The story begins with Dr. Long showing Rorschach - now just "Walter Kovacs" - a series of ink-blots and asking him what he sees in them. Rorschach is less than forthcoming.


When the taunts of his fellow prisoners overwhelm Rorschach as he's led back to his cell, they change into the taunts of children who bullied him as a boy.



Dr. Long fleshes out the subsequent events of Rorschach's life: after blinding one of the bullies and putting the other one in the hospital, the subsequent home investigation results in his becoming a ward of the state. (The name of his boarding school? "The Charlton House." Wink wink, nudge nudge.)


Relics of his time in juvy comprise the back-pages material of this issue.


But it isn't until Rorschach begins telling him what he really sees in the ink blots that the doctor - and we-the-reader - get a true idea of what made Rorschach into the vengeance-meting sociopath he is. 

Years ago (we're told) there was a kidnap case...


When he discovers a tattered pair of undies in the furnace and evidence of a body being butchered, he puts together the sickening truth...

- and lays in wait for the butcher to return home. (Fantastic colors, Mr. Higgins)

After handcuffing him to the furnace, Rorschach spills kerosene everywhere - 


and hangs around outside for an hour to watch it burn. ("No one got out.")

This was changed in the movie to Rorschach murdering him with a meat cleaver. ("Men get arrested; dogs get put down.") It's still an intense scene, but the sequence of events and how it changes him in the comic is much better.
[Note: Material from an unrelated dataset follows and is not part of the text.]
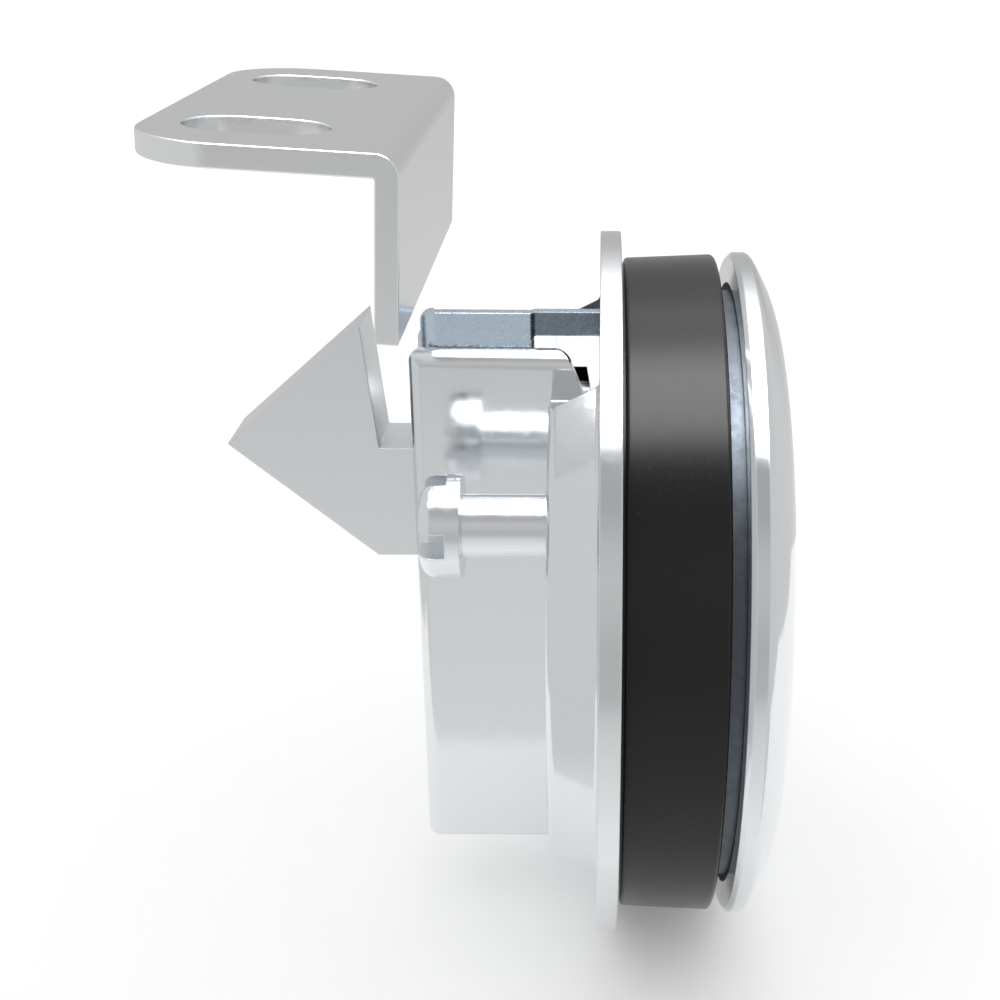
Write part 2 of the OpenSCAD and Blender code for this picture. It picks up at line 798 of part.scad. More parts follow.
module paddle() {
  color([0.84, 0.85, 0.87])
    difference() {
      union() {
        slab_x(paddle_back_x, paddle_front_x - paddle_bevel)
          paddle_outline(paddle_gap);
        slab_x(paddle_front_x - paddle_bevel - cut, paddle_front_x - paddle_bevel * half)
          paddle_outline(paddle_gap + paddle_bevel * half * half);
        slab_x(paddle_front_x - paddle_bevel * half - cut, paddle_front_x)
          paddle_outline(paddle_gap + paddle_bevel);
        for (s = [-1, 1])
          slab_y(s > 0 ? ear_out_y - ear_w : -ear_out_y, s > 0 ? ear_out_y : ear_w - ear_out_y)
            eye_outline([horn_x, horn_z], horn_r);
        slab_y(arm_t - arm_front_y, lug_far_y)
          eye_outline([rivet_x + hinge_x, rivet_low + rivet_pitch], rivet_pad_r);
      }
      rod_y(-pin_half, pin_half, -hinge_x, hinge_z, pin_r + hinge_clear);
      for (k = [0, 1])
        rod_y(-pin_half, pin_half, rivet_x, hinge_z + rivet_low + k * rivet_pitch,
          rivet_r + seat_clear);
    }
}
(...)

This is, as the character says, the moment when Walter Kovacs closed his eyes, and Rorschach opened them. 

Overall, I'm net-positive about the film and the changes it made. Most of them worked, I felt. The film wasn't perfect, and I know some folks absolutely loathed it. Not me, though. And as far as adaptations that honor - and grok - the source material, you have to tip your cap to Zack Snyder and the gang.

Rorschach's lapse into murderous vengeance has at least one comic book precedent: Michael Fleischer's and Jim Aparo's Wrath of the Spectre. That was seen as a real aberration when it appeared, though as with most things shocking-for-its-era, it's probably a little quaint now. 

Besides learning what makes Rorschach so much fun at parties, the story documents Dr. Long's discovery that he can't just close the file on Rorschach when he leaves the office. He becomes increasingly estranged from his wife in an unconscious imitation of Rorschach's withdrawal from all women and rejection of sex, as symbolized by the butterfly-blot that is the story's main motif - 

as well as the Hiroshima lovers that he keeps seeing.

And even though the entire issue is basically one long "Hangin' with Mr. Rorschach," nevertheless, let's end by showcasing some of our disturbing friend's more meme-worthy moments:

...
(slow nod)

Rorschach sounds a little like Cohle from True Detective Season 1, doesn't he? I wouldn't be surprised if he - or Thomas Ligotti, whose work is typically cited as the TD character's inspiration - are big Watchmen fans.